> The exercise: Quote exactly, and only, the lines from the one with "for name, piece" down to the one with "obj.matrix_parent_inverse = Matrix.Identity(4)", both included.
------ Data block ------
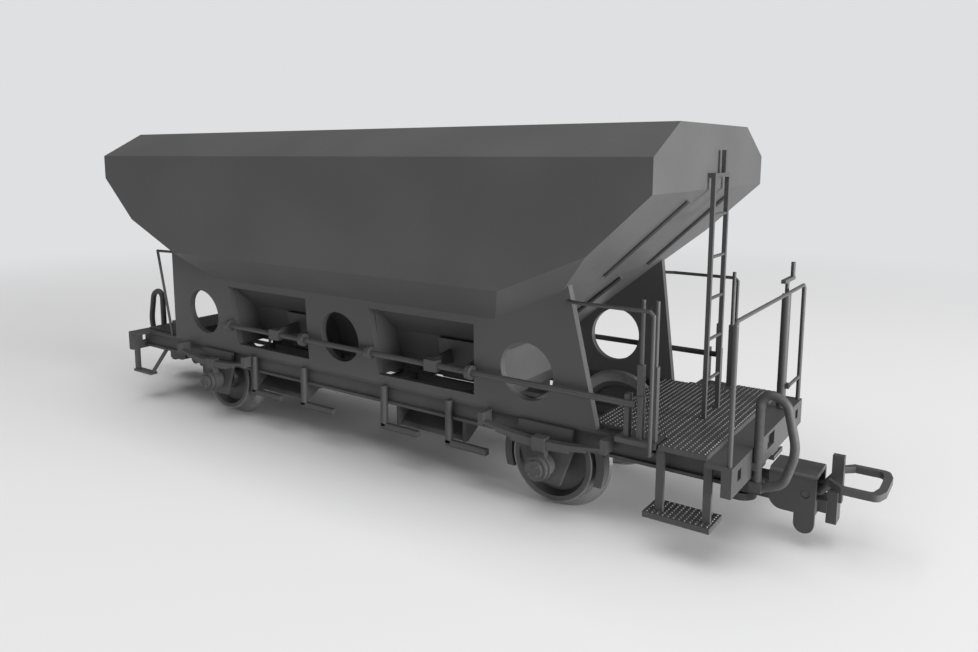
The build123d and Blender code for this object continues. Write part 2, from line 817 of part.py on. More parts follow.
for end, name in end_names:
    with BuildPart() as pocket:
        x0, x1 = along(end, pivot_x - 2.6, frame_half - beam_thick)
        box(x0, x1, -coupler_half, coupler_half, shank_top + 0.15, solebar_top - 0.4)
        with BuildSketch(Plane.XY.offset(shank_bottom - 0.75)):
            with Locations((end * pivot_x, 0)):
                Circle(pivot_r)
        extrude(amount=shank_top - shank_bottom + 1.15)
        with BuildSketch(Plane.XY.offset(shank_bottom - 0.95)):
            with Locations((end * pivot_x, 0)):
                Circle(1.7)
        extrude(amount=0.8)
    save(pocket.part, f"coupler_pocket_{name}")

    with BuildPart() as head:
        with BuildSketch(Plane.XZ):
            with Locations((end * (coupler_rear + coupler_front) / 2, (coupler_top + coupler_bottom) / 2)):
                Rectangle(coupler_front - coupler_rear, coupler_top - coupler_bottom)
        extrude(amount=coupler_half, both=True)
        rear_low = head.edges().filter_by(Axis.Y).sort_by(Axis.Z)[:2].sort_by(Axis.X)
        fillet(rear_low[0] if end > 0 else rear_low[-1], 1.4)
        top_long = head.edges().filter_by(Axis.X).sort_by(Axis.Z)[-2:]
        fillet(top_long, 0.7)
        x0, x1 = along(end, coupler_rear + coupler_wall, coupler_front + 1)
        y1 = coupler_half - coupler_wall
        z0 = coupler_bottom + coupler_wall + 1.0
        box(x0, x1, -y1, y1, z0, coupler_top - coupler_wall, mode=Mode.SUBTRACT)
        x0, x1 = along(end, pivot_x - 1.5, coupler_rear + 0.3)
        box(x0, x1, -1.4, 1.4, shank_bottom, shank_top)
        with BuildSketch(Plane.XY.offset(4.0)):
            with Locations((end * pivot_x, 0)):
                Circle(pivot_r + fit)
        extrude(amount=4, mode=Mode.SUBTRACT)
        x0, x1 = along(end, coupler_front - 2.0, coupler_front)
        y0 = -end * coupler_half
        y1 = -end * (coupler_half - coupler_wall)
        box(x0, x1, min(y0, y1), max(y0, y1), 2.7, coupler_bottom + 0.5)
        with BuildSketch(Plane.XZ.offset(-min(y0, y1))):
            with Locations(((x0 + x1) / 2, 2.7)):
                Circle(1.0)
        extrude(amount=-coupler_wall)
        x0, x1 = along(end, coupler_front - 0.3, coupler_front + 0.9)
        box(x0, x1, -1.2, 1.2, 3.9, 5.2)
        x0, x1 = along(end, coupler_front + 0.8, coupler_front + 1.8)
        box(x0, x1, -0.95, 0.95, 2.8, 6.2)
        x0, x1 = along(end, coupler_front + 1.0, coupler_front + 2.1)
        box(x0, x1, -0.4, 0.4, 5.0, 9.9)
        with BuildSketch(Plane.XZ):
            with Locations((end * loop_pin_x, loop_pin_z)):
                Circle(loop_pin_r + fit)
        extrude(amount=coupler_half + 1, both=True, mode=Mode.SUBTRACT)
    save(head.part, f"coupler_head_{name}")

    with BuildSketch(Plane.XY.offset(loop_z - loop_bar / 2)) as loop_opening:
        polygon_face(
            (end * (loop_back_x - 0.1), -1.5),
            (end * (loop_side_x + 0.2), -loop_half + loop_bar),
            (end * (loop_tip_x - 1.1), -loop_half + loop_bar),
            (end * (loop_tip_x - 0.75), -1.6),
            (end * (loop_tip_x - 0.75), 1.6),
            (end * (loop_tip_x - 1.1), loop_half - loop_bar),
            (end * (loop_side_x + 0.2), loop_half - loop_bar),
            (end * (loop_back_x - 0.1), 1.5),
        )
        fillet(loop_opening.vertices().sort_by(Axis.X, reverse=end > 0)[:4], 0.4)
    with BuildPart() as loop:
        with BuildSketch(Plane.XY.offset(loop_z - loop_bar / 2)) as loop_outline:
            polygon_face(
                (end * loop_back_x, -2.16),
                (end * loop_side_x, -loop_half),
                (end * (loop_tip_x - 0.5), -loop_half),
                (end * loop_tip_x, -2.0),
                (end * loop_tip_x, 2.0),
                (end * (loop_tip_x - 0.5), loop_half),
                (end * loop_side_x, loop_half),
                (end * loop_back_x, 2.16),
            )
            fillet(loop_outline.vertices().sort_by(Axis.X, reverse=end > 0)[:4], 0.8)
            add(loop_opening.sketch, mode=Mode.SUBTRACT)
        extrude(amount=loop_bar)
        for side in (-1, 1):
            rod(
                [
                    (end * loop_pin_x, side * loop_arm_y, loop_pin_z),
                    (end * (loop_pin_x + 1.2), side * loop_arm_y, loop_pin_z + 0.2),
                    (end * (loop_back_x + 0.25), side * 2.0, loop_z),
                ],
                0.33,
            )
        pin_y = coupler_half - 0.1
        rod([(end * loop_pin_x, -pin_y, loop_pin_z), (end * loop_pin_x, pin_y, loop_pin_z)], loop_pin_r)
    save(loop.part, f"coupler_loop_{name}")

# Pieces that stand in others are cut back to the faces they stand on
seats = {
    "leaf_springs": ("axleboxes", "spring_brackets"),
    "brake_shoes": ("brake_rods", "cross_members"),
    "cross_members": ("brake_rods",),
    "end_railing": ("end_beam_front", "handbrake_column"),
    "ladder": ("hopper_end_front", "platform_deck"),
}
for _, name in end_names:
    seats[f"brake_hose_{name}"] = (f"end_beam_{name}",)
for _, name in side_names:
    seats[f"discharge_flaps_{name}"] = (f"control_shaft_{name}",)
    seats[f"release_levers_{name}"] = (f"control_shaft_{name}", f"solebar_{name}")
    seats[f"step_{name}"] = ("end_beam_front",)
    seats[f"stirrup_{name}"] = ("end_beam_rear", f"solebar_{name}")
    seats[f"handrail_{name}"] = (f"side_plate_{name}", f"solebar_{name}")
    seats[f"rear_handrail_{name}"] = (f"side_plate_{name}", f"solebar_{name}")
for name, piece in pieces.items():
    with BuildPart() as fitted:
        add(piece)
        for seat in seats.get(name, ()):
            add(pieces[seat], mode=Mode.SUBTRACT)
    fitted.part.label = name
    export_step(fitted.part, f"parts/{name}.step")
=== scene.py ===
import math

import bmesh
import bpy
from mathutils import Matrix, Vector


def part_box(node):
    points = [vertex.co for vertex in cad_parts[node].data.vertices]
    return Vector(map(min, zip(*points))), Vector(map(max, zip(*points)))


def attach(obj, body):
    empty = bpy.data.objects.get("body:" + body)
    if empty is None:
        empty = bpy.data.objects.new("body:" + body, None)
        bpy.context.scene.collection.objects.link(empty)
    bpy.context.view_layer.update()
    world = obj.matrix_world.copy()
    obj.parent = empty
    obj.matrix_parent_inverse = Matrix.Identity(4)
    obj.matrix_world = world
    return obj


bl_info = {
    "name": "Hopper Wagon Finish",
    "version": (1, 0, 0),
    "blender": (4, 5, 0),
    "location": "3D View > Sidebar > Wagon",
    "description": "Finishes a model hopper wagon: surfaces, studs, ribs, link bars, bolts and studio",
    "category": "Object",
}

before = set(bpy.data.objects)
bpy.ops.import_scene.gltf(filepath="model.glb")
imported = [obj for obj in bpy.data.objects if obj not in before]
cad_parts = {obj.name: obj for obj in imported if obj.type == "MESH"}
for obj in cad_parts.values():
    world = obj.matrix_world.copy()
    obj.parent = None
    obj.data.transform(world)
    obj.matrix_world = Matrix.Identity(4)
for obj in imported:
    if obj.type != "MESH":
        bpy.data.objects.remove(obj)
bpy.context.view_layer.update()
MM = 0.001

# The photograph's camera, fitted to the hopper's edges: degrees, and shares of the picture's width
CAMERA_PLACE = (0.0706, -0.0848, 0.0402)
CAMERA_TILT = 81.95
CAMERA_TURN = 35.83
CAMERA_FOCUS = 790.6 / 978
CAMERA_SHIFT = (0.0248, -0.0608)
SENSOR_WIDTH = 36

# Place and size of each lamp, and the point that both face
KEY_LAMP = ((0.7, 0.0, 0.12), (0.5, 0.2))
TOP_LAMP = ((0.0, -0.14, 0.6), (0.6, 0.6))
LAMP_AIM = Vector((0, 0, 0.02))
FLOOR_HALF = 6.0

# Wheels: height of the flange over the tread
FLANGE = 1.2 * MM

# Decks: length of the platform's wide part, top of a step's plate, depth of a stud's foot
WIDE_DECK = 4.9 * MM
STEP_PLATE = 0.55 * MM
STUD_SINK = 0.05 * MM

# Ribs on the end slopes: distance in from the hopper's end, and height
LONG_RIB = ((1.2 * MM, 35.6 * MM), (10.4 * MM, 27.0 * MM))
SHORT_RIB = ((11.6 * MM, 25.8 * MM), (21.2 * MM, 17.7 * MM))
SHORT_RIB_SIDE = 2.0 * MM
RIB_SINK = 0.15 * MM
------
> Response below:
for name, piece in pieces.items():
    with BuildPart() as fitted:
        add(piece)
        for seat in seats.get(name, ()):
            add(pieces[seat], mode=Mode.SUBTRACT)
    fitted.part.label = name
    export_step(fitted.part, f"parts/{name}.step")
=== scene.py ===
import math

import bmesh
import bpy
from mathutils import Matrix, Vector


def part_box(node):
    points = [vertex.co for vertex in cad_parts[node].data.vertices]
    return Vector(map(min, zip(*points))), Vector(map(max, zip(*points)))


def attach(obj, body):
    empty = bpy.data.objects.get("body:" + body)
    if empty is None:
        empty = bpy.data.objects.new("body:" + body, None)
        bpy.context.scene.collection.objects.link(empty)
    bpy.context.view_layer.update()
    world = obj.matrix_world.copy()
    obj.parent = empty
    obj.matrix_parent_inverse = Matrix.Identity(4)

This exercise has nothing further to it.